Day: May 6, 2023

Book: David Kushner “Masters of Doom”

It seems like not so long ago I used to get carried away in computer clubs, where you had to move a few squares across the screen from point A to point B, and then there was a masterpiece in the form of the game Karateka. These days you look at a game that’s, say, five years old — ten, heaven forbid — and you already think: ugh, how could we even play that? And yet 35 years ago it was those very squares on the screen that seemed to us like a miracle of miracles.

And that’s why it’s so fascinating now to read the biographies of people who are, essentially, already legends, who rapidly changed both the video game industry itself and society’s attitude toward it. The story of id Software is just such an example.

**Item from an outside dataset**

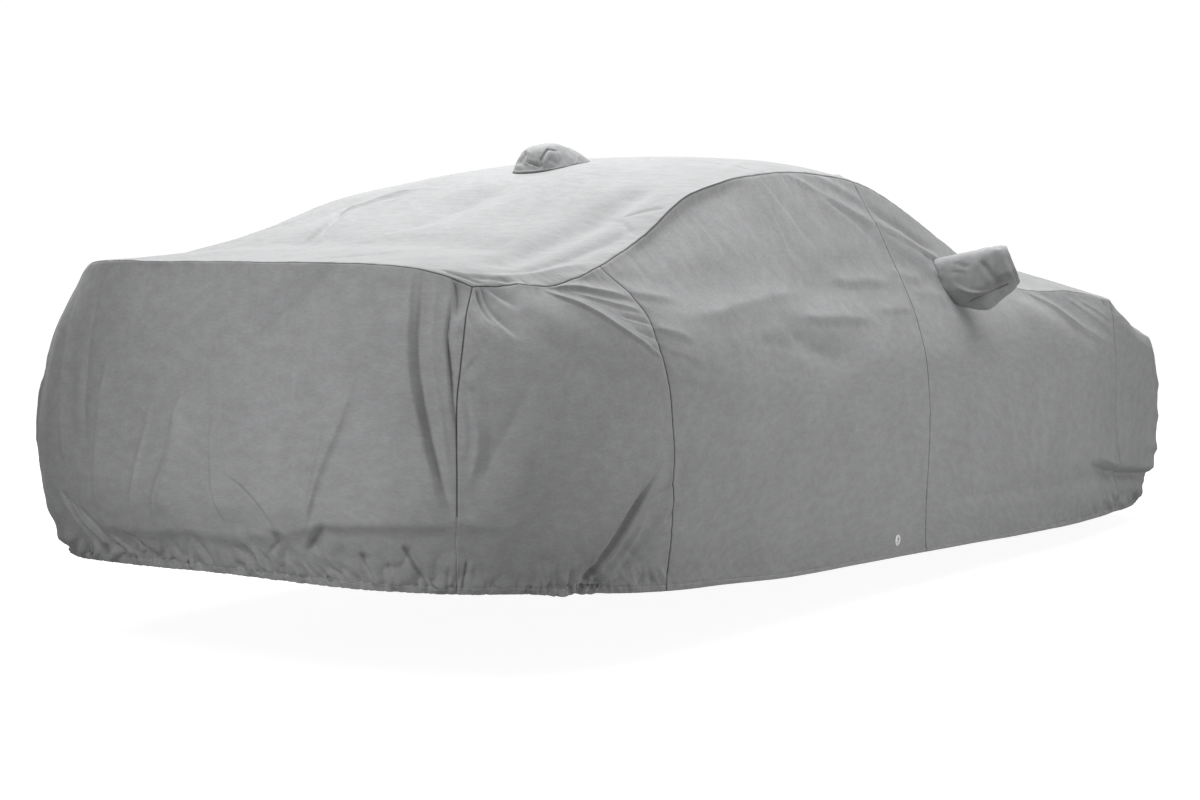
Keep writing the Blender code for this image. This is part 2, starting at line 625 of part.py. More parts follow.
def build():
    clear_scene()
    cover = Cover()
    tree = BVHTree.FromPolygons(cover.points.tolist(), halved(cover.quads).tolist())
    whole = slice(None)
    above = slice(0, cover.rows - STRIP_CELLS)
    strip = slice(cover.rows - STRIP_CELLS - 1, None)
    corner = cover.start_of["tail_corner"]
    quarter = cover.start_of["quarter_seam"]
    door = cover.start_of["door_seam"]
    front = cover.start_of["front_corner"]
    roof_row = cover.start_of["roof_seam"] - corner

    tail = [cover.loop_index(abs(j), j > 0) for j in range(-corner, corner + 1)]
    add_panel(cover, "tail_panel", cover.skirt_ids[:, tail], False)
    nose = [cover.loop_index(front + k, True) for k in range(2 * (cover.last - front) + 1)]
    add_panel(cover, "nose_panel", cover.skirt_ids[:, nose], False)
    rear_top = add_panel(cover, "rear_top_panel", cover.top_ids[: roof_row + 1], True)
    add_panel(cover, "front_top_panel", cover.top_ids[roof_row:], True)
    fronts = {}
    strips = {}
    for left in (False, True):
        side = "left" if left else "right"
        add_panel(cover, f"quarter_panel_{side}", skirt_ids(cover, left, corner, quarter, whole), False)
        add_panel(cover, f"side_panel_{side}", skirt_ids(cover, left, quarter, door, above), False)
        strips[left] = add_panel(
            cover, f"eyelet_strip_{side}", skirt_ids(cover, left, quarter, door, strip), False
        )
        fronts[left] = add_panel(
            cover, f"front_panel_{side}", skirt_ids(cover, left, door, front, whole), False
        )

    for left in (False, True):
        side = "left" if left else "right"
        sign = 1.0 if left else -1.0
        outer = mirror_rings(tree, sign, False)
        inner = mirror_rings(tree, sign, True)
        add_shell(f"mirror_pocket_{side}", outer, inner)
        _, x, z, half_x, half_z, square = MIRROR_SECTIONS["root"]
        angle = np.linspace(0, 2 * math.pi, MIRROR_SIDES, endpoint=False)
        c, s = rounded(angle, square)
        outline = np.column_stack(
            [
                x + (half_x - HOLE_INSET) * c,
                np.full(MIRROR_SIDES, sign * MIRROR_ROOT_Y),
                z + (half_z - HOLE_INSET) * s,
            ]
        )
        cut_hole(fronts[left], f"mirror_hole_{side}", outline, (0, 1, 0), 0.25)

    add_shell("antenna_pocket", antenna_rings(tree, False), antenna_rings(tree, True))
    _, x, half_x, half_y, square = ANTENNA_SECTIONS["root"]
    angle = np.linspace(0, 2 * math.pi, ANTENNA_SIDES, endpoint=False)
    c, s = rounded(angle, square)
    outline = np.column_stack(
        [x + (half_x - HOLE_INSET) * c, (half_y - HOLE_INSET) * s, np.full(ANTENNA_SIDES, 1.35)]
    )
    cut_hole(rear_top, "antenna_hole", outline, (0, 0, 1), 0.2)

    for left, centre, normal in cover.eyelets:
        side = "left" if left else "right"
        across = np.cross(normal, (0, 0, 1))
        across /= np.linalg.norm(across)
        up = np.cross(across, normal)
        angle = np.linspace(0, 2 * math.pi, EYELET_SIDES, endpoint=False)
        spokes = np.cos(angle)[:, None] * across + np.sin(angle)[:, None] * up
        add_eyelet(f"eyelet_ring_{side}", centre, normal, spokes)
        bore = EYELET["hole"] + EYELET["wall"] + SEAM_GAP
        cut_hole(strips[left], f"eyelet_hole_{side}", centre + spokes * bore, normal, 0.02)


build()
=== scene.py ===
import math
from itertools import product

import bpy
import numpy as np
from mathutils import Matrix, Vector
from mathutils.bvhtree import BVHTree


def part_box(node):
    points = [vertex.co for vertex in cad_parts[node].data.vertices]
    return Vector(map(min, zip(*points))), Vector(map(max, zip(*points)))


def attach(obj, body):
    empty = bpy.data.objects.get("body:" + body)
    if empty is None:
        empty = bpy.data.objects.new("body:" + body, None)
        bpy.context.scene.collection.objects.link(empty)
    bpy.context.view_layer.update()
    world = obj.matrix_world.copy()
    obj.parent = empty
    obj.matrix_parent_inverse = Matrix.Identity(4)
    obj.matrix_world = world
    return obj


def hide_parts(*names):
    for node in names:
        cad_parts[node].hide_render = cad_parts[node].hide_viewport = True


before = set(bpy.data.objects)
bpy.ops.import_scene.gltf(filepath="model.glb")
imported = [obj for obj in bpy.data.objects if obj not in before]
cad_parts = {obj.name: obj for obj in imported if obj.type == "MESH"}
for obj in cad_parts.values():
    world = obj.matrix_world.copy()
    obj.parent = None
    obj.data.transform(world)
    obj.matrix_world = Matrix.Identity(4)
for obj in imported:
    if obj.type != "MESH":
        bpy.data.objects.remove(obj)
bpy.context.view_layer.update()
scene = bpy.context.scene
print("frame loaded:", len(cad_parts), "nodes")

# the camera stands where the photograph was taken from
cameraView = {
    "place": (-6.7582, -4.1256, -0.2468), "turn": (85.881, 0.0, -56.4621),
    "lens": 69.537, "sensor": 36.0, "far": 200,
}


def addCamera():
    data = bpy.data.cameras.new("viewCamera")
    data.lens = cameraView["lens"]
    data.sensor_width = cameraView["sensor"]
    data.clip_end = cameraView["far"]
    item = bpy.data.objects.new("viewCamera", data)
    item.location = cameraView["place"]
    item.rotation_euler = [math.radians(angle) for angle in cameraView["turn"]]
    scene.collection.objects.link(item)
    scene.camera = item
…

David Kushner’s book is titled Masters of Doom, making it clear which game is considered the most famous, which name can attract potential readers. Modern players are more likely to know Doom (2016) and its sequel Doom Eternal, and are unlikely to have ever played those very first games.

For me, though, the acquaintance with the company’s games began much earlier — although back then I paid no attention to who actually made them. I remember playing Commander Keen in the school computer lab. And later, when Wolfenstein 3D appeared, it became not only a breakthrough and the progenitor of all shooter games. It was also the first game my father ever played on a computer — and at that time he was about as far from technology as one could be. So, you could say I’ve walked almost the entire path alongside this company — only as a player.

But when I say that the book tells the story of id Software, that’s not quite true. It’s not so much the story of a company as it is the story of its two founders — “the two Johns,” as the author constantly calls them: John Romero and John Carmack, two guys who “created an empire and transformed pop culture.”